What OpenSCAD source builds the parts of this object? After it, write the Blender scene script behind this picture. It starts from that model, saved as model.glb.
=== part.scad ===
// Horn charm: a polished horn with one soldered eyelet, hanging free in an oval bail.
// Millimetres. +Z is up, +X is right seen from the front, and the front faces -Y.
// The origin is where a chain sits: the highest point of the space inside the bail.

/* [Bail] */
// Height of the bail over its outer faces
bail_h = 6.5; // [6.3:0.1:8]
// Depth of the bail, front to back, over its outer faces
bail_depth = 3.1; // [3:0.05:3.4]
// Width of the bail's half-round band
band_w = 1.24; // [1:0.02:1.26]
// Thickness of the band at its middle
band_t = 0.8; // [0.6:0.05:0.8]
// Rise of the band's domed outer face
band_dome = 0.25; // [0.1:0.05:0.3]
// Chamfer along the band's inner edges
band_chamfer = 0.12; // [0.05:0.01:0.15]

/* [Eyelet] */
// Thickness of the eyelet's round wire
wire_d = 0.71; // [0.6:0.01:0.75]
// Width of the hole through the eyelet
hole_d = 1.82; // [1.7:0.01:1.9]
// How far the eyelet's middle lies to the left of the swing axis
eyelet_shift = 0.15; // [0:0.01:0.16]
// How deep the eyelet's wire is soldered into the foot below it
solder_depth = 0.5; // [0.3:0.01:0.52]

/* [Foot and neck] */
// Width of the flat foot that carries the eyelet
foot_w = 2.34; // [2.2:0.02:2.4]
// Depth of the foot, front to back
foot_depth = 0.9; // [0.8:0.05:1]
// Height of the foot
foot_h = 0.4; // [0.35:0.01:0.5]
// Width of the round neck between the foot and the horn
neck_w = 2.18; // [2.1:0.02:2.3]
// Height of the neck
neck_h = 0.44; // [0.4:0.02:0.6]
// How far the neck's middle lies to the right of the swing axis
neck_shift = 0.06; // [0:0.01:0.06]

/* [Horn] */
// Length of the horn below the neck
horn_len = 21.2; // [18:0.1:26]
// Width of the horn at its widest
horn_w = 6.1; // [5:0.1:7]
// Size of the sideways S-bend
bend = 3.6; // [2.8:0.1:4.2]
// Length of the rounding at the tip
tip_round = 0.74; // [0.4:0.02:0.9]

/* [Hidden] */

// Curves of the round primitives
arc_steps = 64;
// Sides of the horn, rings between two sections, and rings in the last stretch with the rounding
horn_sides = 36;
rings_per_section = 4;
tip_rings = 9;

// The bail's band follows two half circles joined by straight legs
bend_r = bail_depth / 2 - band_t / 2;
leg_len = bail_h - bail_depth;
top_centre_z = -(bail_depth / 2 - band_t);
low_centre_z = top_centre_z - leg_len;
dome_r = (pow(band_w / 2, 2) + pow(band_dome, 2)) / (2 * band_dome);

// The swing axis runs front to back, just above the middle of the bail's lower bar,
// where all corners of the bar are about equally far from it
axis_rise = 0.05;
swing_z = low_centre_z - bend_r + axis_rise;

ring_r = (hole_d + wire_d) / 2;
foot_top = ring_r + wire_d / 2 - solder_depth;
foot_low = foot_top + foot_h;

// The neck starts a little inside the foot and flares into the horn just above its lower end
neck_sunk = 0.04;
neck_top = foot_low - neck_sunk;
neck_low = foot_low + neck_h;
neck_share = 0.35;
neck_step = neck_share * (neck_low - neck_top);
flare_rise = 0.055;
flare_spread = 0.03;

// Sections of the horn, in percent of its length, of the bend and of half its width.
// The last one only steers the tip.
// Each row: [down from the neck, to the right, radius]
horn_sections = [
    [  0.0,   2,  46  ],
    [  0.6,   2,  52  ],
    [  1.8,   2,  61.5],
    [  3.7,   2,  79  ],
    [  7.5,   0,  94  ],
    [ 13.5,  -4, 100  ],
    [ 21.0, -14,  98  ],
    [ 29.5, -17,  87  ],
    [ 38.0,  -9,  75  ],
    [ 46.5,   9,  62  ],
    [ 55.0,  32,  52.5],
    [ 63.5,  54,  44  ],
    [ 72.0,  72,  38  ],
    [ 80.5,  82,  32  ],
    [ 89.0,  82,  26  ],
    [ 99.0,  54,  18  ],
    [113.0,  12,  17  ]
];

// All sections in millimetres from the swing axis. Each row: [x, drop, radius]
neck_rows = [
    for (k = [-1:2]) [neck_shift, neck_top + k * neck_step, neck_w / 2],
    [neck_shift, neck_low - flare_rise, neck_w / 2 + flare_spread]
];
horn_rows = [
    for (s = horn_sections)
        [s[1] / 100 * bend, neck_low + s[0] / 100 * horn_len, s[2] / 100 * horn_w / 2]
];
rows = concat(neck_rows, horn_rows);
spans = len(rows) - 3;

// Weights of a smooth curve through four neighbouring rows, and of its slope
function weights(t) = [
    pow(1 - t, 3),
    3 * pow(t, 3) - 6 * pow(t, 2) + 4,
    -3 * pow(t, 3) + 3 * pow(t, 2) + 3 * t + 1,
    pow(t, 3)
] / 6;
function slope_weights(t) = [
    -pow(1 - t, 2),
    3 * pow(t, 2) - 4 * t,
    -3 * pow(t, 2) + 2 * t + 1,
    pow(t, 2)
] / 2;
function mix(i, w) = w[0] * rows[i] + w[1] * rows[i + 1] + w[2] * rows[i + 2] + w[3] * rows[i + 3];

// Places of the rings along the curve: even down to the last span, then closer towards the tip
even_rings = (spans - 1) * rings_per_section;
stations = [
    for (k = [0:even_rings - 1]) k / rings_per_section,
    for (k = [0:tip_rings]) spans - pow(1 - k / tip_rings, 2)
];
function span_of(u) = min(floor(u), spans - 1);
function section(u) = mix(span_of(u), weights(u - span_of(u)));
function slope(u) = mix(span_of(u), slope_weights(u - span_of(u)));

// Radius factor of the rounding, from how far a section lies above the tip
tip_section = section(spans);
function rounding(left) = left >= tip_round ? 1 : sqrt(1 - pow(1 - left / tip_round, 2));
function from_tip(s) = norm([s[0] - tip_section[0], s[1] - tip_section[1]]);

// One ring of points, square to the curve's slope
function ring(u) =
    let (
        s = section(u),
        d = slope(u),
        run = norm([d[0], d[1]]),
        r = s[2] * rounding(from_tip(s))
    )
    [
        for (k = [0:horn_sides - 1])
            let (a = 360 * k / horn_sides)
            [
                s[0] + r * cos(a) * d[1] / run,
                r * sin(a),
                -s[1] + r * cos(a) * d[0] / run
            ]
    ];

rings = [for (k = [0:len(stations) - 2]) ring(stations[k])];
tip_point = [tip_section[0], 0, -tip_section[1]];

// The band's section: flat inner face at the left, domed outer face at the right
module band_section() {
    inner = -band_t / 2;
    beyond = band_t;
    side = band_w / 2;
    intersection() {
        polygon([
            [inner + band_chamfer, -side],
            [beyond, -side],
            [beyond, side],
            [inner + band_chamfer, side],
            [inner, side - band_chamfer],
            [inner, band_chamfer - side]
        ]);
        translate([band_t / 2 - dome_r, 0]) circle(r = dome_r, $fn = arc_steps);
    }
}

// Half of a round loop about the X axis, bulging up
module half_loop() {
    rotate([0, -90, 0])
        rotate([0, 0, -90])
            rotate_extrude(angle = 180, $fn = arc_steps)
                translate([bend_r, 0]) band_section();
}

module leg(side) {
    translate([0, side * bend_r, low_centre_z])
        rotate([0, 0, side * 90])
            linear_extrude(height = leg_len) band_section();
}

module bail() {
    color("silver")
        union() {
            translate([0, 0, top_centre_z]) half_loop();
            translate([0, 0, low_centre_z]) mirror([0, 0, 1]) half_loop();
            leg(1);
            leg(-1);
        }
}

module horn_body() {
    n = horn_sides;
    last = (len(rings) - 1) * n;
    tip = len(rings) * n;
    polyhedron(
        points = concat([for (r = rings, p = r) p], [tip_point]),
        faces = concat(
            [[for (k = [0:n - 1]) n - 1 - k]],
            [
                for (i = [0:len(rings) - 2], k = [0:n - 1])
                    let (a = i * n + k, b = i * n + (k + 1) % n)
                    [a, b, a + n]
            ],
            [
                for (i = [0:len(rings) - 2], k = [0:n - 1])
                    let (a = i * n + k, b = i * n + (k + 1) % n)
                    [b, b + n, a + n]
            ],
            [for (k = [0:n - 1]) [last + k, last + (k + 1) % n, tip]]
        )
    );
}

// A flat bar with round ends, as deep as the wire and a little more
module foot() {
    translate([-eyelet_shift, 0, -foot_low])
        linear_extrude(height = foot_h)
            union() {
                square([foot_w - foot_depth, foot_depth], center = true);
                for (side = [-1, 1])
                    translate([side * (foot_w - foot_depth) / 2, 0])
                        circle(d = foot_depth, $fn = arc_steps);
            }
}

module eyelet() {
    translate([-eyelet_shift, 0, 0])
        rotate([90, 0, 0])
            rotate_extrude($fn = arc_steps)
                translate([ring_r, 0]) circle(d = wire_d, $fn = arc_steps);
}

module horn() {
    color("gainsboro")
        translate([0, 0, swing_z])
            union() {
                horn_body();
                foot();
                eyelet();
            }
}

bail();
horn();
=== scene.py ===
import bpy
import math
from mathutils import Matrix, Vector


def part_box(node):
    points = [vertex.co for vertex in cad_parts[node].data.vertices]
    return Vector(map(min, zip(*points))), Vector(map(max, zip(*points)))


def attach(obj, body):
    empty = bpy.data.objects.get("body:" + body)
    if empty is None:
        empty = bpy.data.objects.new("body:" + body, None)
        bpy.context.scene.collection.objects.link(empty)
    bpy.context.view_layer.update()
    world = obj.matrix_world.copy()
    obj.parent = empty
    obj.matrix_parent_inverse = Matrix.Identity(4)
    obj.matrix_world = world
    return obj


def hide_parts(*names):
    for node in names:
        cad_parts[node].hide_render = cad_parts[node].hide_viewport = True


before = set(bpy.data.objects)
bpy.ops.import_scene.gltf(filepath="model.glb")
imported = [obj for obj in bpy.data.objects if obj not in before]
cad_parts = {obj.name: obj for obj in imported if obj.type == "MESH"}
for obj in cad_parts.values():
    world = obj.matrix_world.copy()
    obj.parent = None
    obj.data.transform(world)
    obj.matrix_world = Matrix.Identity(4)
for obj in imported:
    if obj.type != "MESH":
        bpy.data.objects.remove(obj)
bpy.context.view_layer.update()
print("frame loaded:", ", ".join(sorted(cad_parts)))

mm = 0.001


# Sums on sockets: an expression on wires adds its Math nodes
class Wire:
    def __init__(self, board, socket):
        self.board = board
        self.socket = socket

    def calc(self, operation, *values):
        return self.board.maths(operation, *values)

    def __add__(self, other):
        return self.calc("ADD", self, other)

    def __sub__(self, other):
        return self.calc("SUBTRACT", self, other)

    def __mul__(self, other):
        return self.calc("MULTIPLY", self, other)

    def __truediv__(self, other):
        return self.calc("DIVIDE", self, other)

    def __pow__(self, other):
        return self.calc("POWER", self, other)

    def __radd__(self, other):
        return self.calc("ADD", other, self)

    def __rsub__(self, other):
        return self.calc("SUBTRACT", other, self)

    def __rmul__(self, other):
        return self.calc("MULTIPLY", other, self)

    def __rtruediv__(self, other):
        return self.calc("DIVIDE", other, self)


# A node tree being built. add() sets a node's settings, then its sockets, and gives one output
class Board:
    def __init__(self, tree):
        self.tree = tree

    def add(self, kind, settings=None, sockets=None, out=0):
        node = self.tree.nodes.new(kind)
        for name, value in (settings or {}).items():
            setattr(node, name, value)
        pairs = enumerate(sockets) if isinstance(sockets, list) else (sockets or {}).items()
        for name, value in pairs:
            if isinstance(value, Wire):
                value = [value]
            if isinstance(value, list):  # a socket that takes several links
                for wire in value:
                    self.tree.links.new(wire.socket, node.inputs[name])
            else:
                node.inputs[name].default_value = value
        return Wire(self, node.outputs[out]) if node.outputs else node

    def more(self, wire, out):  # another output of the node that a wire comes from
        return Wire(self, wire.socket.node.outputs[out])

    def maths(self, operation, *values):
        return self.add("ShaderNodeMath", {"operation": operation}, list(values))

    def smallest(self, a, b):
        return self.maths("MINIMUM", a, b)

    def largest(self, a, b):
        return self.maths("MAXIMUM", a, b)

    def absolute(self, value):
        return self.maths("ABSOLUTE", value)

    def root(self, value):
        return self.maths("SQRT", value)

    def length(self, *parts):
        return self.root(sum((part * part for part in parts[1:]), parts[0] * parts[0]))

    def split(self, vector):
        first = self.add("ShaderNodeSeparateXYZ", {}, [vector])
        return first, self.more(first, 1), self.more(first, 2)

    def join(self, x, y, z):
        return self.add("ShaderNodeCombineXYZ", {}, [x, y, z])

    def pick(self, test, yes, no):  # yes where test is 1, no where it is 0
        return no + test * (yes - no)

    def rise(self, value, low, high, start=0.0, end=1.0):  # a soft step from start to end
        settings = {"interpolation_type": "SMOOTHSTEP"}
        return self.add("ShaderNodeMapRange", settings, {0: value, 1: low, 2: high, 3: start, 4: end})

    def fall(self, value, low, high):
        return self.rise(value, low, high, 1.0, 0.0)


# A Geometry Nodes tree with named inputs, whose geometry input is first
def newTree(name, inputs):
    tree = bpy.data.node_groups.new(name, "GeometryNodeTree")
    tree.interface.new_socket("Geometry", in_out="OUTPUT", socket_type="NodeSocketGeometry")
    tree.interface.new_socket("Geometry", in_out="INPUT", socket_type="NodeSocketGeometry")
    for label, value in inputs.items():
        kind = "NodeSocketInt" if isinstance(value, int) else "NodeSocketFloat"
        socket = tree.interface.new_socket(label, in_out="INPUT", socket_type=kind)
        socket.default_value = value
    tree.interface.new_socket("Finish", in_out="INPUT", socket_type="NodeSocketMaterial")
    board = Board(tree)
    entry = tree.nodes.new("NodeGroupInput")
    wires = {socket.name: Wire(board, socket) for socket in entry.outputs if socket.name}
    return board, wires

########

Quote exactly the lines running from the start of the listing above through the line where "inside the bail." is found, and output no other lines.

TASK OUTPUT »
What OpenSCAD source builds the parts of this object? After it, write the Blender scene script behind this picture. It starts from that model, saved as model.glb.
=== part.scad ===
// Horn charm: a polished horn with one soldered eyelet, hanging free in an oval bail.
// Millimetres. +Z is up, +X is right seen from the front, and the front faces -Y.
// The origin is where a chain sits: the highest point of the space inside the bail.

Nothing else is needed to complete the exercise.